Victor's brother, Pasquale, became an oral surgeon and dentist in the Chicago area, and lived a law-abiding life. Tony, John and Michael became criminals like Victor. located at the corner of Grand Avenue and Ogden Avenue. It was a small place famous for its homemade meatballs that attracted people from all over town including Anthony Accardo, Paul Ricca, Sam Giancana, Gus Alex and Jackie Cerone. As a child, he and his brothers grew up in a two-story wooden bungalow just a few blocks from Frank Rosenthal's childhood home. His mother Antoinette was a domineering mother. He did not move to Las Vegas like his brothers and decided to stay in Northbrook, Illinois instead. He married an Italian woman, Mary-Ann, who bore him two children, a son who he named after himself Victor Michael Spilotro, and a daughter Maria.

==Personal attacks against his family==
Frank Rosenthal said in Casino: Love and Honor in Las Vegas by Nicholas Pileggi about Victor's family, "Lots of time, members of his family were turned down for things just because of his (his brother Anthony and Michael's) reputation, and that really frustrated him. One time, his own brother (Pasquale Spilotro, Jr.) went to get a job at a casino (in Las Vegas, Nevada). I've got to say that his brother was more than qualified. Legitimate. But in forty-eight hours the poor guy got fired because of his last name. The casino owner didn't want to put up with the heat he'd get from the (Nevada Gaming Control Board). Tony went nuts. He's ready to go to war with the casino owner."

==Involvement in the Helen Brach murder==
Victor was a known associate of Richard Bailey, the owner of Bailey Stables and Country Club Stables who Crime Library describes as a "con artist who specialized in fleecing older women out of their savings by investing in horses and associate of the notorious Jayne Gang, a horse theft ring. Bailey was a live-in chauffeur and houseman for Helen Brach of the Brach's candy company. Brach disappeared on February 17, 1977, in Rochester, Olmsted County, Minnesota. Brach's body has never been found. Richard Bailey was later arrested and charged under the Racketeer Influenced and Corrupt Organizations Act for his involvement in the alleged murder of Helen. Victor and Curtis Hansen were named in investigations regarding the alleged murder. However only Helen Brach's houseman Jack Matlick, was implicated in Brach's disappearance by an eyewitness.

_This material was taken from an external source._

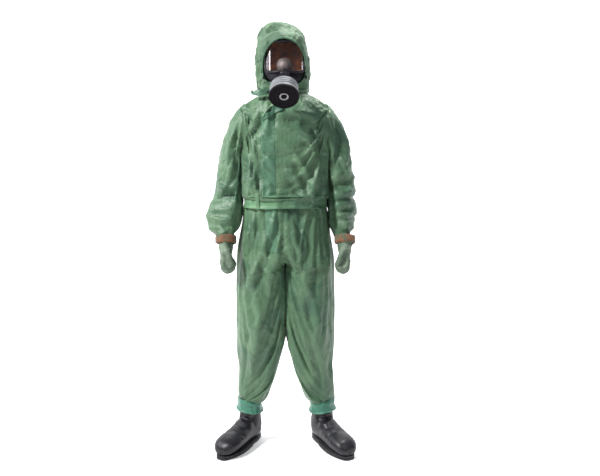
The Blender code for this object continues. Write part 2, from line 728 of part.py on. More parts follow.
def make_canister():
    """The screw-on filter: a ribbed can with a threaded neck, its charcoal, its particle filter and its cap."""
    wall = 0.0016
    rib_depth = 0.0014
    outer = [(CANISTER_RADIUS, CANISTER_FRONT)]
    for z in (0.094, 0.084, 0.074):
        outer += [
            (CANISTER_RADIUS, z), (CANISTER_RADIUS - rib_depth, z - 0.001),
            (CANISTER_RADIUS - rib_depth, z - 0.003), (CANISTER_RADIUS, z - 0.004),
        ]
    outer += [
        (CANISTER_RADIUS, CANISTER_BACK + 0.004), (CANISTER_RADIUS - 0.005, CANISTER_BACK),
        (THREAD_RADIUS + 0.0006, CANISTER_BACK), (THREAD_RADIUS, 0.0354), (THREAD_RADIUS - 0.003, 0.0354),
        (THREAD_RADIUS - 0.003, CANISTER_BACK + wall), (CANISTER_RADIUS - 0.006, CANISTER_BACK + wall),
        (CANISTER_RADIUS - 2 * wall, CANISTER_BACK + 0.006), (CANISTER_RADIUS - 2 * wall, CANISTER_FRONT),
    ]
    can = turned("filter_canister", tuple(outer), "canister_metal", INLET_POINT, INLET_TILT, steps=24)
    can.modifiers["turn"].use_smooth_shade = False
    inner = CANISTER_RADIUS - 2 * wall - 3 * GAP
    disc("charcoal_bed", inner, 0.0600, 0.0860, "charcoal")
    disc("particle_filter", inner, 0.0864, 0.1060, "filter_paper")
    profile = (
        (0.0110, CAP_FRONT), (0.0150, CAP_FRONT + 0.0006), (0.0165, CAP_FRONT - 0.0004),
        (0.0500, CAP_FRONT - 0.0010), (0.0545, CAP_FRONT - 0.0022), (0.0550, CANISTER_FRONT + GAP),
        (0.0110, CANISTER_FRONT + GAP),
    )
    turned("canister_cap", profile, "cap_plastic", INLET_POINT, INLET_TILT, steps=24)
    washer("filter_gasket", 0.0162, 0.0200, 0.0304, 0.0350, "silicone")


# Boots


def boot_frame(side, ahead, across, z):
    """A point given along and across the foot, which is turned out by the splay angle."""
    x = ANKLE_X + ahead * math.sin(SPLAY) + across * math.cos(SPLAY)
    y = ANKLE_Y - ahead * math.cos(SPLAY) + across * math.sin(SPLAY)
    return np.stack([side * x, y, z], axis=-1)


def boot_ring(side, middle_ahead, middle_z, half_wide, half_long, turn):
    """A section of the boot, level in the shaft (turn 0) and upright in the foot (turn 90 degrees)."""
    angle = np.linspace(0.0, 2 * math.pi, ARM_SIDES, endpoint=False)
    cosine = np.cos(angle)
    sine = np.sin(angle)
    across = half_wide * np.sign(cosine) * np.abs(cosine) ** 0.85
    along = half_long * np.sign(sine) * np.abs(sine) ** 0.85
    ahead = middle_ahead + along * math.cos(turn)
    z = middle_z + along * math.sin(turn)
    return boot_frame(side, ahead, across, z)


def make_boot_upper(side, word):
    rings = []
    for z, half_wide, half_long in BOOT_SHAFT:
        rings.append(boot_ring(side, 0.0, z, half_wide, half_long, 0.0))
    pivot_ahead = 0.053
    pivot_z = 0.118
    floor_z = SOLE_TOP + GAP
    for degrees, reach in BOOT_INSTEP:
        turn = math.radians(degrees)
        half = reach / 2
        ahead = pivot_ahead - half * math.cos(turn)
        z = pivot_z - half * math.sin(turn)
        rings.append(boot_ring(side, ahead, z, 0.0430, half, turn))
    for ahead, top, half_wide in BOOT_FOOT:
        half = (top - floor_z) / 2
        if ahead > 0.21:
            half = (top - floor_z - 0.006) / 2
        rings.append(boot_ring(side, ahead, floor_z + half, half_wide, half, math.pi / 2))
    upper = add_object("boot_upper_" + word, loft_mesh("boot_upper", rings, cap_end=True), "boot_rubber")
    solidify(upper)


def sole_outline(grow=0.0, points=36):
    """(ahead, across) round the sole: wide at the ball, narrow at the waist, round at toe and heel."""
    angle = np.linspace(0.0, 2 * math.pi, points, endpoint=False)
    ahead = 0.0850 + (0.1500 + grow) * np.cos(angle)
    share = (ahead + 0.065) / 0.300
    waist = 0.0410 + 0.0120 * np.sin(math.pi * np.clip(share - 0.18, 0, 1)) ** 2 * np.sign(share - 0.35)
    across = (waist + grow) * np.sign(np.sin(angle)) * np.abs(np.sin(angle)) ** 0.62
    return ahead, across


def make_sole(side, word):
    """An outsole with a raised arch between heel and tread, and a loose insole inside the boot."""
    rings = []
    for z, grow in ((0.0, -0.001), (0.002, 0.001), (0.016, 0.001), (SOLE_TOP, -0.001)):
        ahead, across = sole_outline(grow)
        rings.append(boot_frame(side, ahead, across, np.full(len(ahead), z)))
    sole = add_object("boot_sole_" + word, loft_mesh("boot_sole", rings, True, True), "boot_rubber", smooth=False)
    arch = box_mesh("arch", (0.022, -0.080, -0.010), (0.062, 0.080, 0.009))
    for vertex in arch.vertices:
        ahead, across, z = vertex.co
        vertex.co = boot_frame(side, ahead, across, z)
    turn_outwards(arch)
    boolean(sole, add_cutter("arch_" + word, arch), "DIFFERENCE")
    rings = []
    for z in (0.0295, 0.0325):
        ahead, across = sole_outline(-0.0165, 24)
        rings.append(boot_frame(side, 0.017 + ahead * 0.78, across * 0.72, np.full(len(ahead), z)))
    add_object("insole_" + word, loft_mesh("insole", rings, True, True), "dark_fabric", smooth=False)


make_torso()
make_trousers()
make_belt()
make_flap("storm_flap_upper", TORSO, BELT_TOP + 0.004, 1.432, -0.098, -0.044)
make_flap("storm_flap_lower", PELVIS, 0.864, BELT_BOTTOM - 0.002, -0.100, -0.052)
make_throat_tab()
make_collar()
make_hood()
make_hood_rim()
make_facepiece()
make_visor()
make_visor_frame()
make_nose_cup()
make_inlet()
make_exhalation_valve()
make_harness()
make_canister()
for SIDE, WORD in ((1.0, "left"), (-1.0, "right")):
    make_sleeve_head(SIDE, WORD)
    make_sleeve(SIDE, WORD)
    make_wrist_band(SIDE, WORD)
    make_glove(SIDE, WORD)
    make_ankle_hem(SIDE, WORD)
    make_boot_upper(SIDE, WORD)
    make_sole(SIDE, WORD)
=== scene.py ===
"""Chemical protective suit: coated green coverall with hood, respirator, gloves and boots."""

import math

import bmesh
import bpy
import numpy as np
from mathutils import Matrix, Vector
from mathutils.bvhtree import BVHTree


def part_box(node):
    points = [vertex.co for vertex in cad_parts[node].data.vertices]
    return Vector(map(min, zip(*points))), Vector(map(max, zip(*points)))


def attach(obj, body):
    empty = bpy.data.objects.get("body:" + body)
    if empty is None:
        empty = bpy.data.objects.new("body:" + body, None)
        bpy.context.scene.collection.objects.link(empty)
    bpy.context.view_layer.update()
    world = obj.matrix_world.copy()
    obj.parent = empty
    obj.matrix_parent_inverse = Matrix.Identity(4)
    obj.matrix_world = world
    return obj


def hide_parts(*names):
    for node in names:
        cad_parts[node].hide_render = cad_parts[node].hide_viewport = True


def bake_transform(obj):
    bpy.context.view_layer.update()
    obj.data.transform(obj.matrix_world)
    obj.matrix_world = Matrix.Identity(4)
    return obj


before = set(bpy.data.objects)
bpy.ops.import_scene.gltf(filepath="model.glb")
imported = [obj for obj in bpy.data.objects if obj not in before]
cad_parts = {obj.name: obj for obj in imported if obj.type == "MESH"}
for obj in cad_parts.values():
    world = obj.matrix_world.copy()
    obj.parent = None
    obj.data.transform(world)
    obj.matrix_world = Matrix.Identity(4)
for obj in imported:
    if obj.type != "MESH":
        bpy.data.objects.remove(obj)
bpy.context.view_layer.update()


# ---------------------------------------------------------------------------------------------
# Camera, floor and light: the suit stands on a pale floor that curves up behind it, and
# soft lamps stand on both sides and overhead, as in a product studio.

belt_low, belt_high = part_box("belt")
MIDDLE_Y = (belt_low[1] + belt_high[1]) / 2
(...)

==Convictions and prison==
In 1980, he was convicted of illegal gambling and tax fraud in connection with a bookmaking operation disguised as a race track messenger service. Spilotro was sentenced to 18 months and was out in 13 months. He would later work with capos such as Albert Tocco.

In 1986, Tony and Michael were found buried in an Indiana cornfield. A year later, at the age of 54, he was officially inducted as a "Made" member of the Chicago Outfit. Some mob historians and law enforcement reports suggest that Victor may have been aware of James Marcello's alleged involvement in his brothers' murders.

In 1987, Victor was tried on fraud and extortion charges, accused of accepting $40,000 in protection money between 1981 and 1984 from the National Credit Card Service, an illegal credit card company that processed payments made to prostitutes. The firm actually was set up by the Federal Bureau of Investigation (FBI) in a probe of vice in suburban Chicago. Spilotro, fifty-two, was found guilty, but received a light sentence from a judge who commented, "It is a troublesome case. If your name wasn't Spilotro, you wouldn't be here." On July 17, 1987, Victor was sentenced to six months of work release and five years probation.

Spilotro died on December 30, 1996, in a Wheeling, Illinois health care facility.